It is important to understand a few details of how the processor's hardware fetches items from the main memory into the L1 data cache, because this turns out to have implications for codes in which a large stride is for some reason unavoidable.

When we discussed the memory hierarchy previously, we saw that each core of an SKX processor in Stampede2 holds 32 KB of data in its local L1 cache, for a total of 768 KB of data across all the L1 caches of the 24 cores in the processor. (The 32 KB refers only to the L1d cache, i.e., the portion of the L1 that stores data; each core also includes an L1i cache for storing instructions, adding another 32 KB to the local L1.) The L1 data cache is further divided into segments called cache lines, whose size represents the smallest amount of memory that can be fetched from other levels in the memory hierarchy. The size of a cache line is 64 bytes in Skylake.

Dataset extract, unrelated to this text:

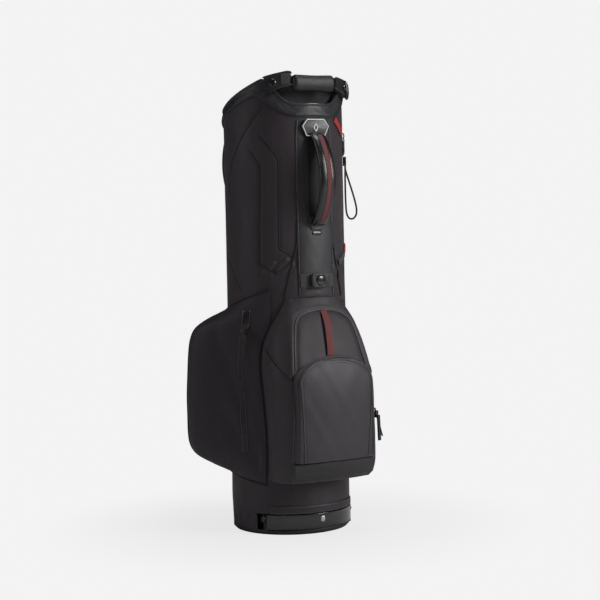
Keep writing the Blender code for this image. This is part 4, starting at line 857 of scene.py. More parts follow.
bar_leather = leather_material("bar_leather", (0.0065, 0.0060, 0.0068), (0.004, 0.004, 0.004), 0.42,
                               640.0, 0.25)
band_cloth = cloth_material("band_webbing", (0.016, 0.015, 0.017), (0.042, 0.039, 0.043), 0.0012, 0.5, 0.5)
wrap_bar()
mould_brackets()
screw_bosses()

# ---------------------------------------------------------------- club divider cloth
# Thin lining cloth that hangs full length under the divider's bars and parts the shafts.
lining = cloth_material("divider_lining", (0.010, 0.010, 0.011), (0.018, 0.018, 0.020), 0.0009, 0.75, 0.2,
                        0.1)


def hang_lining():
    """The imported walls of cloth, welded, cut finer, and set waving by two slow sines so that they hang
    like cloth between the stays."""
    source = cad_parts["divider_cloth"]
    cloth = bpy.data.objects.new("divider_lining", source.data.copy())
    scene.collection.objects.link(cloth)
    weld = cloth.modifiers.new("weld", "WELD")
    weld.merge_threshold = 1e-5
    finer = cloth.modifiers.new("finer", "SUBSURF")
    finer.subdivision_type = "SIMPLE"
    finer.levels = finer.render_levels = 2
    mesh = bpy.data.meshes.new_from_object(cloth.evaluated_get(bpy.context.evaluated_depsgraph_get()))
    cloth.modifiers.clear()
    cloth.data = mesh
    spots = np.empty(len(mesh.vertices) * 3)
    mesh.vertices.foreach_get("co", spots)
    spots = spots.reshape(-1, 3)
    low, high = spots[:, 2].min(), spots[:, 2].max()
    hang = np.sin(np.pi * (spots[:, 2] - low) / (high - low))
    spots[:, 0] += 0.0016 * hang * np.sin(spots[:, 2] * 21.0 + spots[:, 1] * 30.0)
    spots[:, 1] += 0.0016 * hang * np.sin(spots[:, 2] * 17.0 + spots[:, 0] * 26.0)
    mesh.vertices.foreach_set("co", spots.ravel())
    layer = mesh.uv_layers.new(name="UVMap")
    corner = np.empty(len(mesh.loops), int)
    mesh.loops.foreach_get("vertex_index", corner)
    layer.uv.foreach_set("vector", np.stack([spots[corner, 0] + spots[corner, 1], spots[corner, 2]],
                                            axis=1).astype(np.float32).ravel())
    mesh.materials.clear()
    mesh.materials.append(lining)
    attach(cloth, "bag")
    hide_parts("divider_cloth")


def line_hand_recess():
    """The cloth-faced foam wall inside the mouth, set back behind the bar for the fingers: its distance
    from the axis falls by a squared cosine over the front, and its top follows the undipped rim."""
    angle = np.linspace(-74.0, 74.0, 200)[None, :]
    set_back = 0.021 * np.cos(np.pi / 2 * np.clip(np.abs(angle) / 50.0, 0, 1)) ** 2
    low = np.full_like(angle, 0.7965)
    high = np.minimum(rim_plain(angle) - 0.0130, 0.8715)
    share = np.linspace(0.0, 1.0, 60)[:, None]
    height = low + (high - low) * share
    puff = 0.0012 * np.sqrt(np.maximum(0.0, 1.0 - np.abs(2 * share - 1) ** 8))
    reach = FRAME_INSIDE - 0.0012 - set_back
    front, back = polar(reach + puff, angle, height), polar(reach - 0.0020 - puff, angle, height)
    wall = closed_skin("hand_recess_lining", front_and_back(front, back), "bag", lining)
    edge = polar(reach[0] - 0.0010, angle[0], high[0] + 0.0004)
    closed_skin("hand_recess_binding", tube_rings(edge, 0.0020, taper=0.004), "bag", piping_cloth)


piping_cloth = cloth_material("piping", (0.024, 0.021, 0.024), (0.062, 0.056, 0.062), 0.0005, 0.40, 0.15,
                              0.25)
hang_lining()
line_hand_recess()

# ---------------------------------------------------------------- spine panel
# A satin panel down the front of the tube, foam-backed, with a corded piping along each side; it
# carries the badge, the handle and its lower patch.
SPINE_LOW, SPINE_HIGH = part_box("spine_panel")
satin = cloth_material("spine_satin", (0.018, 0.017, 0.019), (0.040, 0.037, 0.041), 0.0005, 0.40, 0.12,
                       0.25)


def spine_half(height):
    """Half width of the panel in degrees: full below the badge, drawn in a little at the top."""
    return 18.0 - 1.5 * np.clip((height - 0.74) / 0.05, 0, 1) ** 2


def lay_spine():
    """Front: a crowned skin whose lift falls to its edges as a fourth power; it is pinched level under
    the badge and the patch, and puffs between them."""
    share = np.linspace(-1.0, 1.0, 72)
    height = np.linspace(SPINE_LOW.z + 0.002, SPINE_HIGH.z - 0.004, 190)[:, None]
    edge = np.sqrt(np.maximum(0.0, 1.0 - np.abs(share) ** 6))
    pinch = 1.0 - 0.6 * np.exp(-((height - 0.774) / 0.028) ** 2) - 0.6 * np.exp(-((height
                                                                                   - 0.590) / 0.02) ** 2)
    puff = 0.0007 + 0.0014 * edge * pinch + soft_wave(share * 2.2, height * 45.0, 0.0003)
    end = np.clip(np.minimum(height - height[0], height[-1] - height) / 0.006, 0, 1) ** 0.5
    radius = TUBE_RADIUS + 0.0002 + puff * (0.3 + 0.7 * end)
    angle = share * spine_half(height)
    front = polar(radius, angle, height)
    back = polar(np.full_like(radius, TUBE_RADIUS - 0.0012), angle, height)
    spine = closed_skin("spine_panel_cover", front_and_back(front, back), "bag", satin)
    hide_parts("spine_panel")
    height = np.linspace(SPINE_LOW.z + 0.004, SPINE_HIGH.z - 0.006, 200)
    cords = []
    for sign in (-1, 1):
        path = polar(TUBE_RADIUS + 0.0010, sign * (spine_half(height) + 0.6), height)
        cords.append(tube_rings(path, 0.0016, taper=0.004))
    joined_skins("spine_piping", cords, "bag", piping_cloth)
    runs = []
    for sign in (-1, 1):
        path = polar(TUBE_RADIUS + 0.0014, sign * (spine_half(height) - 2.0), height)
        runs.append((path, flat_out(path)))
    sew_stitches("spine_stitches", runs, "bag", thread)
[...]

The most flexible cache arrangement is termed fully associative. This means that a fetched line can land anywhere in cache. But searching for a particular line in this arrangement tends to be slow. The opposite extreme, found in Intel KNL processors, is direct-mapped cache. This means that a fetched cache line has only one place to go, so that searching for a particular line is fast. But this scheme runs the risk of under-utilization of cache, resulting in more frequent access collisions. Intel Skylake, like most processors, employs a compromise: n-way associative cache, where 1 < n < # cache lines. This means that a given physical address in the main memory may be fetched into one of n possible locations in the cache.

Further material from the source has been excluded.